We see the disciples full of fear, desperation, and helplessness before the uncontrollable forces of nature. Jesus teaches them, and us, the value of faith.
The line of the sail divides the painting in half. In cutting through the middle of the painting, we could say that this idea of salvation gifted to us by Christ on the cross cuts through everything else we know. It is the one true thing that can save us in our woundedness, in our dread, and in our longing.
The bright light draws our eye to the left side of the painting, where a fisherman is in the bow, busy trying to fix the main sail, which has been torn by the wind. Four of the disciples frantically try to save their vessel by holding on to the sail. The mast is clearly in the shape of a cross-- symbolic of Jesus' promise of salvation-and these men appear to be hanging on to it for dear life. Just to the right of them, there's one man who is sitting quietly with his back to us who doesn't seem to be affected by the chaos surrounding him.
What are the other men doing? They have gone to Jesus and asked, "Do you not care that we are perishing?" Jesus looks calm, knowing that God is with them. Look closely to see the one disciple kneeling at Jesus' feet, showing reverence and trust in his Lord.
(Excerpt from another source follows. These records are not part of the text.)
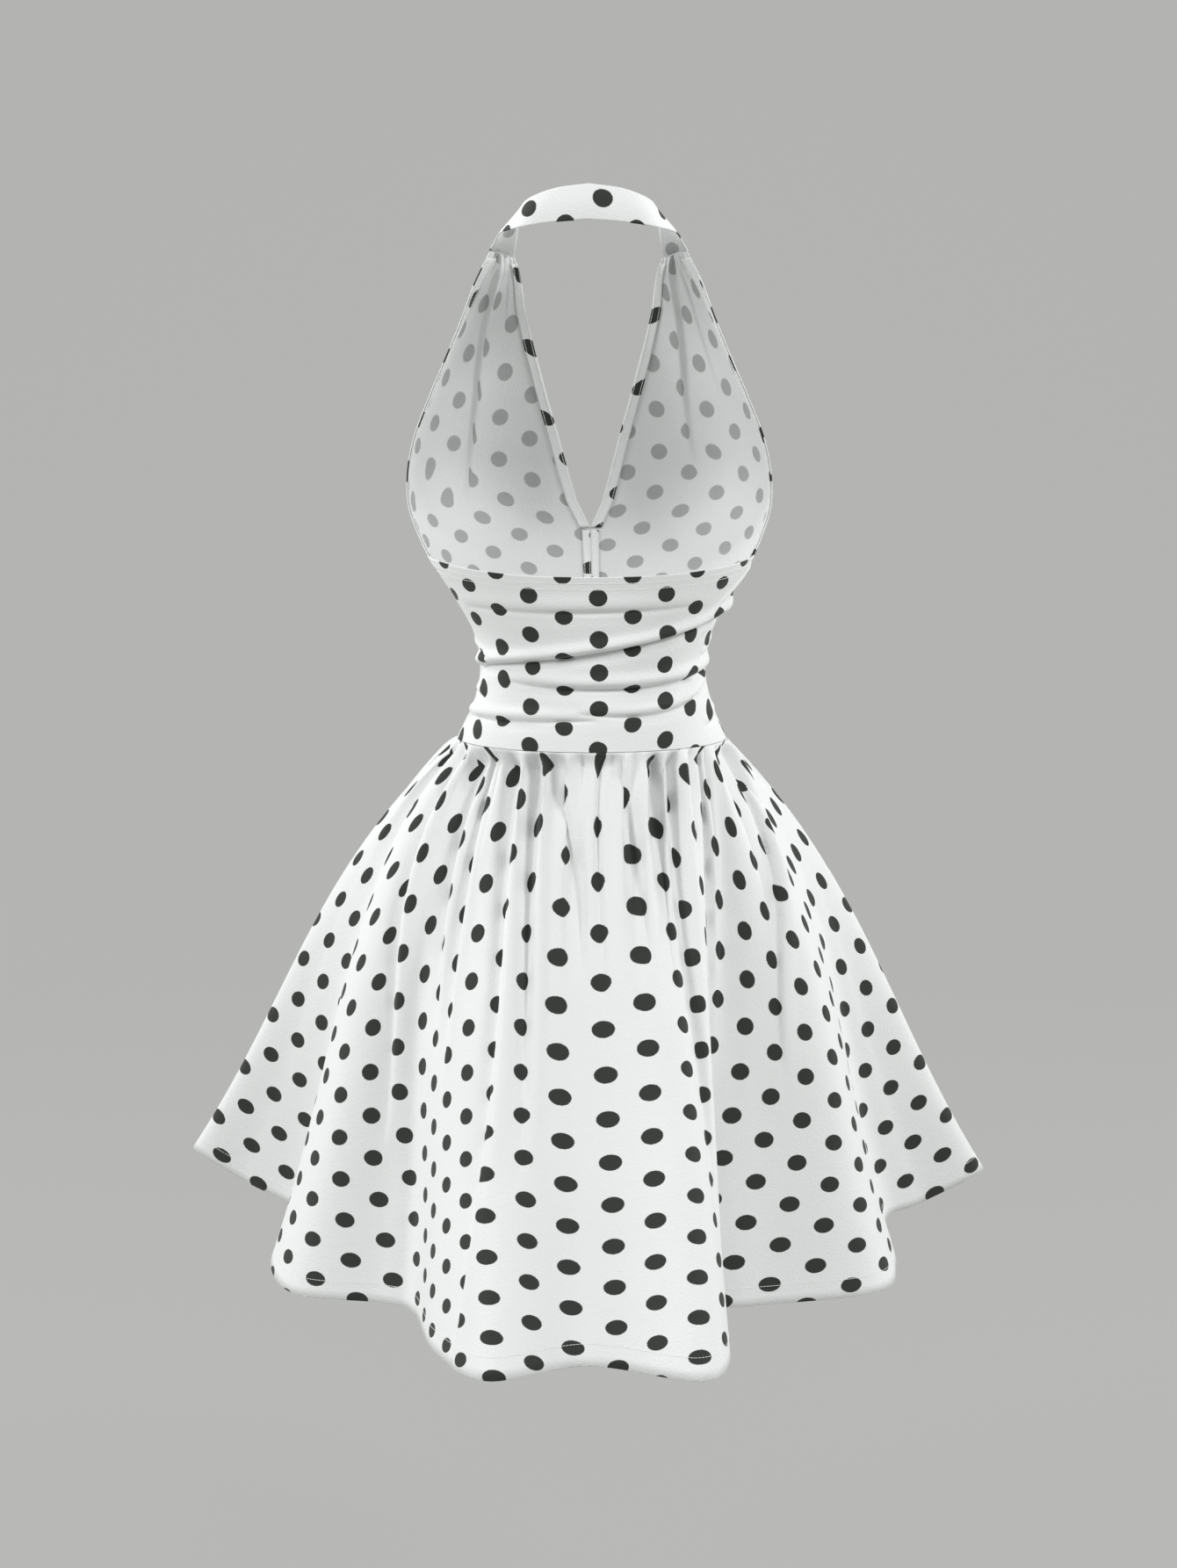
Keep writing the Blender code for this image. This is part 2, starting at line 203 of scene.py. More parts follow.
def run_length(path):
    """The distance along a path of points, from 0 at its start."""
    steps = np.linalg.norm(np.diff(path, axis=0), axis=-1)
    return np.concatenate([np.zeros((1,) + steps.shape[1:]), np.cumsum(steps, axis=0)])


def by_length(path, count):
    """The path resampled to an even spacing along its length."""
    along = run_length(path)
    wanted = np.linspace(0, along[-1], count)
    return np.stack([np.interp(wanted, along, column) for column in path.T], axis=-1)


def grid_normals(grid):
    """Outward unit normals of a grid: its step down the rows crossed with its step
    along the columns."""
    normals = np.cross(np.gradient(grid, axis=0), np.gradient(grid, axis=1))
    return normals / np.maximum(np.linalg.norm(normals, axis=-1, keepdims=True), 1e-12)


def swayed(grid):
    """The grid with the waist moved a little to the wearer's right: a bell curve
    over the height."""
    shift = SWAY * np.exp(-((grid[..., 2] - SWAY_HEIGHT) / SWAY_REACH) ** 2)
    return grid - shift[..., None] * (1, 0, 0)


def parabola(start, middle, end, along):
    """The parabola through three values, at 0, one half and 1 along it."""
    return start + (end - start) * along + (4 * middle - 2 * start - 2 * end) * along * (1 - along)


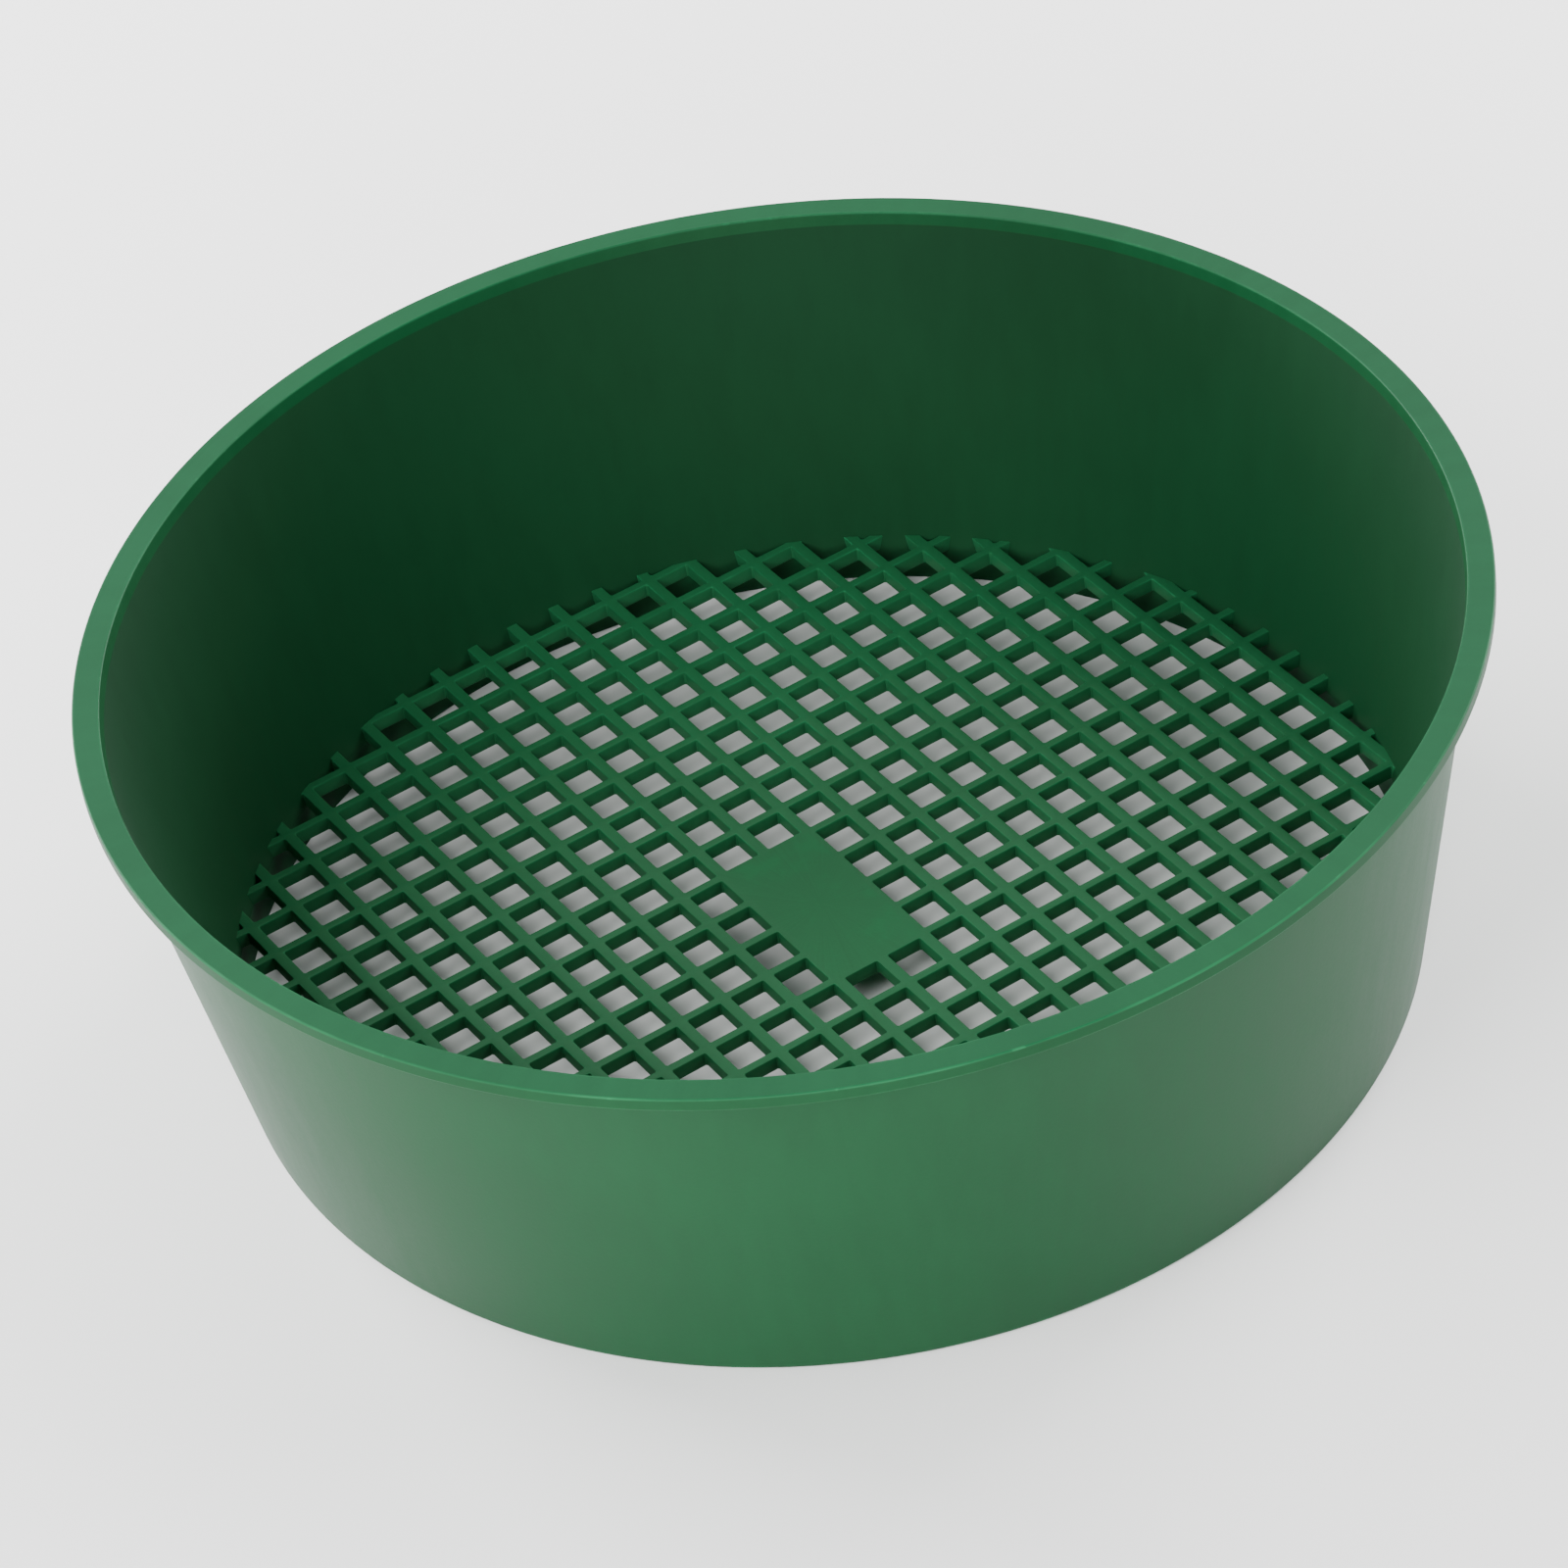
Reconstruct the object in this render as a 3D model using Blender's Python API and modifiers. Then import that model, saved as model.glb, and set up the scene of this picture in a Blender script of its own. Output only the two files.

Above that group is a man looking frightened and unsure of what to do. Then, there's another one at the helm of the boat, on the far right of the painting, appearing grief-stricken. He is trying to steer the boat as he holds on to the tiller, yet he looks fairly hopeless, knowing that he is unable to make a difference by himself. Another looks like he's going to be sick.
Then, we have the figure positioned between the light and the dark, in a blue coat, thought to be a self-portrait of the artist. He looks right out at us, holding on to the rigging, a little lost. Perhaps he's asking us to find ourselves in the Gospel story and attempting to inspire us in faith.
So, where are you in the painting? Which character do you identify with most right now? Are you trying to fix your pain? Are you barely hanging on? Afraid? Ready to meet God? Do you feel sick? Are you angry at God? Are you worshipping the Lord? Are you feeling alone? Lost? Hopeless? Powerless in the face of the global pandemic?
We can bring ourselves to God-- our pain, our wounds, our sins, our hopes. And just as Jesus brought peace to the sea, the storm, and the disciples, he can bring peace to us in the midst of our own storms. He is in the boat with us, and our faith in him brings healing, peace and love.